§ TASK GOAL:
Pull each line containing "script" out of the data and copy it.

3D code data
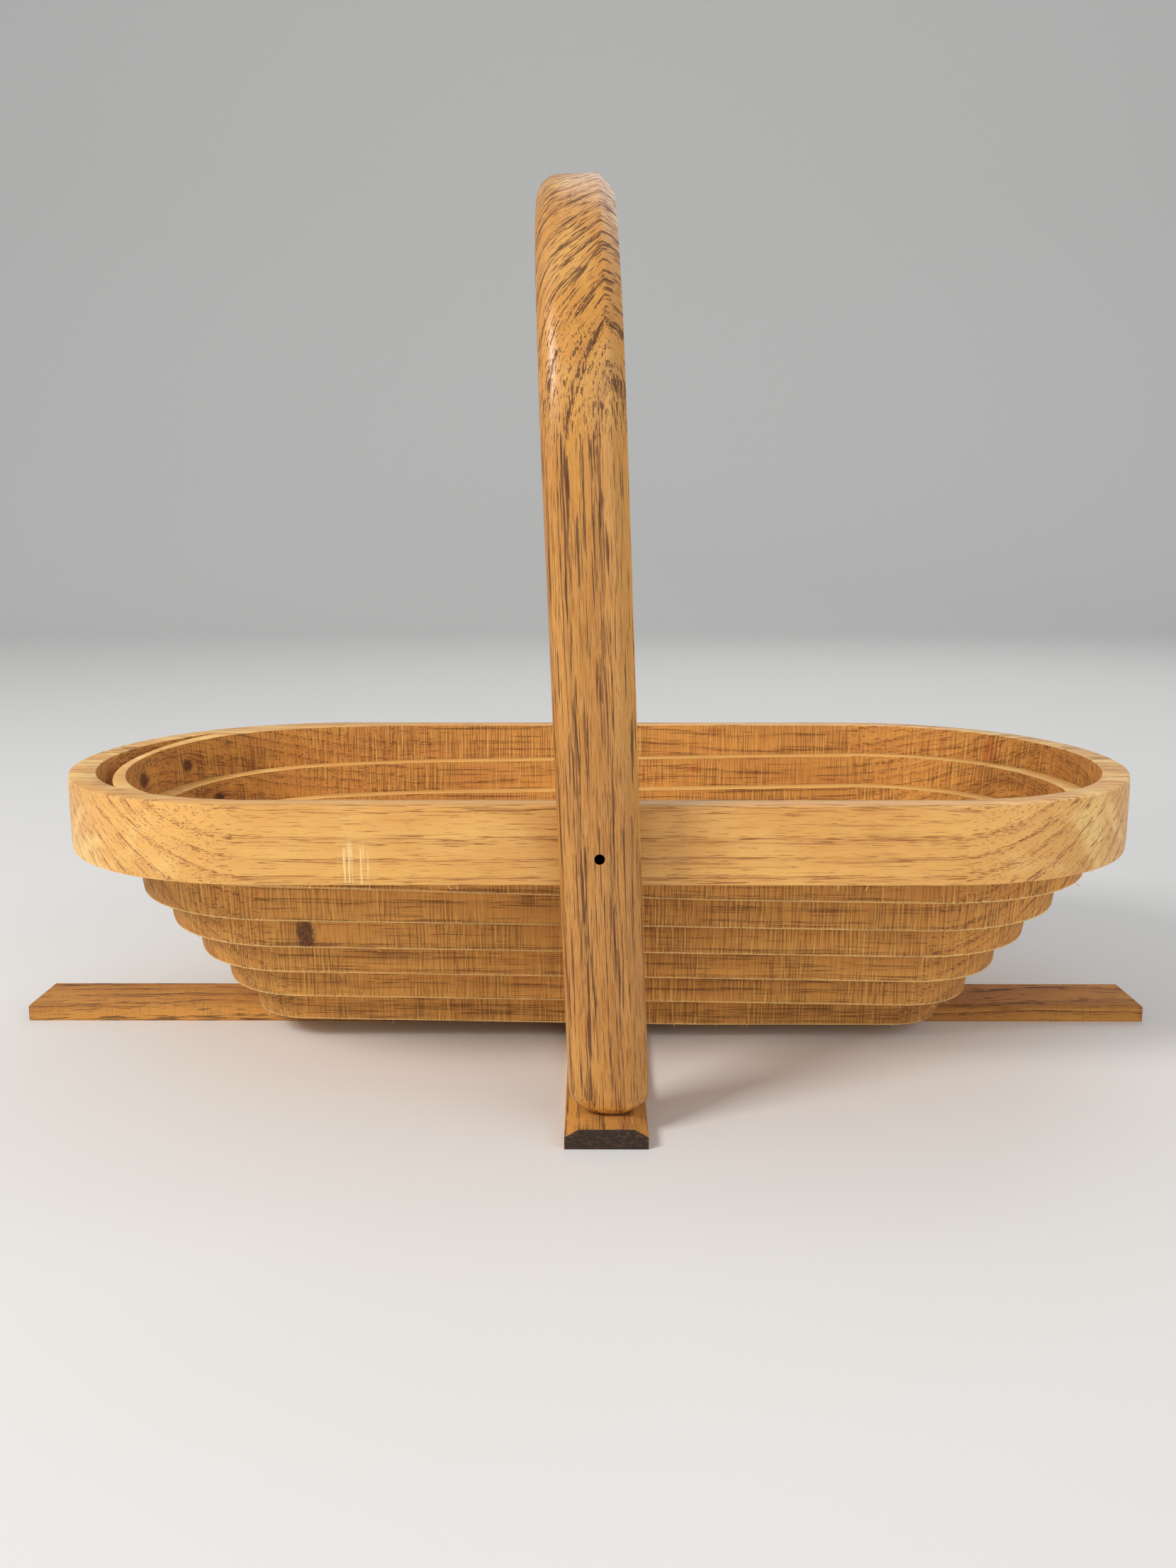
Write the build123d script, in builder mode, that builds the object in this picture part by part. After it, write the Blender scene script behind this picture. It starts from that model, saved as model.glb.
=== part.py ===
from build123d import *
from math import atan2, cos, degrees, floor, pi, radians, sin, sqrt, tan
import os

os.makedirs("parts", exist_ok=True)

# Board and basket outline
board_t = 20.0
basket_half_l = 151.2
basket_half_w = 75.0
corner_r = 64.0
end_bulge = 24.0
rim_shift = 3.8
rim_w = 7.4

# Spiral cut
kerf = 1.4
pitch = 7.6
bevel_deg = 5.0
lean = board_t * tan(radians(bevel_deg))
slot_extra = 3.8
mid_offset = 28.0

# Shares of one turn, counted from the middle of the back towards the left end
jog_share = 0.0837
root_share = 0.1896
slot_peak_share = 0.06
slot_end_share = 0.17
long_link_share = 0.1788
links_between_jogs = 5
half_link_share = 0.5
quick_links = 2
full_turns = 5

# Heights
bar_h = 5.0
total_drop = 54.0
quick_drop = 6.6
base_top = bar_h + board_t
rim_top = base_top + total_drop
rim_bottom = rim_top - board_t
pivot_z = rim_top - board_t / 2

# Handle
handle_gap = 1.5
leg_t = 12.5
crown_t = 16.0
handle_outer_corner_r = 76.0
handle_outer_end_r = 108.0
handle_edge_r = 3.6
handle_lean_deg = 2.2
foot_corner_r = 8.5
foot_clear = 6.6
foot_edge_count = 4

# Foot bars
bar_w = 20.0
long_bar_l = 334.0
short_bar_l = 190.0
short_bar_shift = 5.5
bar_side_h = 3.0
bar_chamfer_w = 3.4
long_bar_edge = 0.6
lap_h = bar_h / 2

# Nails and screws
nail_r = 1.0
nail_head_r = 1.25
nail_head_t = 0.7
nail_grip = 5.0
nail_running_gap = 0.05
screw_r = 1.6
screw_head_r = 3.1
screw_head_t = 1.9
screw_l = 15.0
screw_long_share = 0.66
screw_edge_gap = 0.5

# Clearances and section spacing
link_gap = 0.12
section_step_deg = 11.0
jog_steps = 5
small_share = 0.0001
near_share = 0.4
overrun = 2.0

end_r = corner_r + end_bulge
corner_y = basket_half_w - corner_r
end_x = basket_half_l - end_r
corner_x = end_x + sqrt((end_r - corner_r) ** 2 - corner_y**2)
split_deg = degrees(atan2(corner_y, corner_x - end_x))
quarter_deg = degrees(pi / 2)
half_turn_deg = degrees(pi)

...

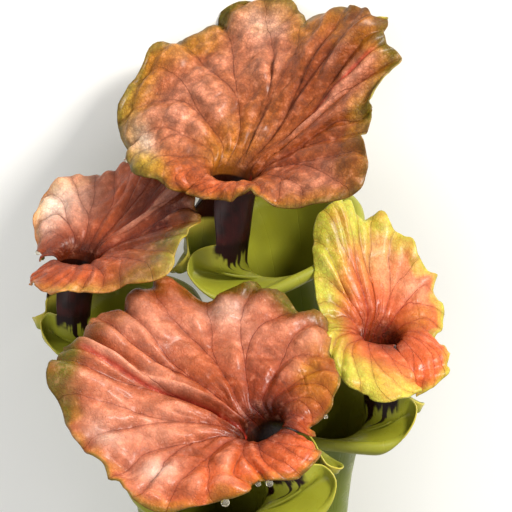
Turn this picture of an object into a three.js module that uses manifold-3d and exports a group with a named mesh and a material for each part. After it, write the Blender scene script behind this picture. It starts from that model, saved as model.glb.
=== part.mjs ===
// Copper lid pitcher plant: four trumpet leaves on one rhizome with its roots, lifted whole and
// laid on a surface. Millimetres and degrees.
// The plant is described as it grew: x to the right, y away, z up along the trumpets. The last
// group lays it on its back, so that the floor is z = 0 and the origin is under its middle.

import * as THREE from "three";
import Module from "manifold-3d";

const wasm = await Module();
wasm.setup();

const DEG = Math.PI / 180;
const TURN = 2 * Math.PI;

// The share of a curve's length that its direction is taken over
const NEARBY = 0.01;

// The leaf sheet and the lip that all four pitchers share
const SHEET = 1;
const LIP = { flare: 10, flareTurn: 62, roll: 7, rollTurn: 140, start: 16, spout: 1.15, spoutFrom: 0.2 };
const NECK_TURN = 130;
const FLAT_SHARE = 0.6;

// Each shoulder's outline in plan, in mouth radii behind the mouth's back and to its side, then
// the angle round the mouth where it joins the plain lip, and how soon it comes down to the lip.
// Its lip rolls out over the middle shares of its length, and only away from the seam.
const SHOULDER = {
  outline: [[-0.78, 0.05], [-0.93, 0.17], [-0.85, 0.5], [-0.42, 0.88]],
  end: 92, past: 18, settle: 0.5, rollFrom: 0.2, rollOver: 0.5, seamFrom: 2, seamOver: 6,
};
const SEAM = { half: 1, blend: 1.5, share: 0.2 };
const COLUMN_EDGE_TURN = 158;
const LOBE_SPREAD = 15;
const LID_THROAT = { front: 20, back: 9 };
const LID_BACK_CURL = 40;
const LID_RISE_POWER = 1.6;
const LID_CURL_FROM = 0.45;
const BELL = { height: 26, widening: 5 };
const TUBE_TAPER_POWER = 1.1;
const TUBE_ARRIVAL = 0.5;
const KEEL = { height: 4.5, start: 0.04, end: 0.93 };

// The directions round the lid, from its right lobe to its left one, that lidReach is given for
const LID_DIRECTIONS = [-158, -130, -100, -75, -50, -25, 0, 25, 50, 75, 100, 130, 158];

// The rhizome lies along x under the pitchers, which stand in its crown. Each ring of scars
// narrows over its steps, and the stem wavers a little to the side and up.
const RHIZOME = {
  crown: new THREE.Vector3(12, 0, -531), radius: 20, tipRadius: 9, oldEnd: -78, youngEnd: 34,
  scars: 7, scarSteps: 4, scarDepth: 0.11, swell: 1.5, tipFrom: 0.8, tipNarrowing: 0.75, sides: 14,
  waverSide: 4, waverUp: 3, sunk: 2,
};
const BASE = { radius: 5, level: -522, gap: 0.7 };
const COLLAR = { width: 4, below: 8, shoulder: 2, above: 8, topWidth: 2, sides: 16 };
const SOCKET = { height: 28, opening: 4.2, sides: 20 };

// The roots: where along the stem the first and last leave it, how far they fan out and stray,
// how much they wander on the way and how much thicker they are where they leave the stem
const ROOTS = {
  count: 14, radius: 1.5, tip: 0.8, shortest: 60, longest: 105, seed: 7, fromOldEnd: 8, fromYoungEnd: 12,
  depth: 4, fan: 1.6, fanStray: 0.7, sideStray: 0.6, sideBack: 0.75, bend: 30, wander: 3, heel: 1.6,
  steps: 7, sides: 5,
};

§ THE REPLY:
Write the build123d script, in builder mode, that builds the object in this picture part by part. After it, write the Blender scene script behind this picture. It starts from that model, saved as model.glb.
Turn this picture of an object into a three.js module that uses manifold-3d and exports a group with a named mesh and a material for each part. After it, write the Blender scene script behind this picture. It starts from that model, saved as model.glb.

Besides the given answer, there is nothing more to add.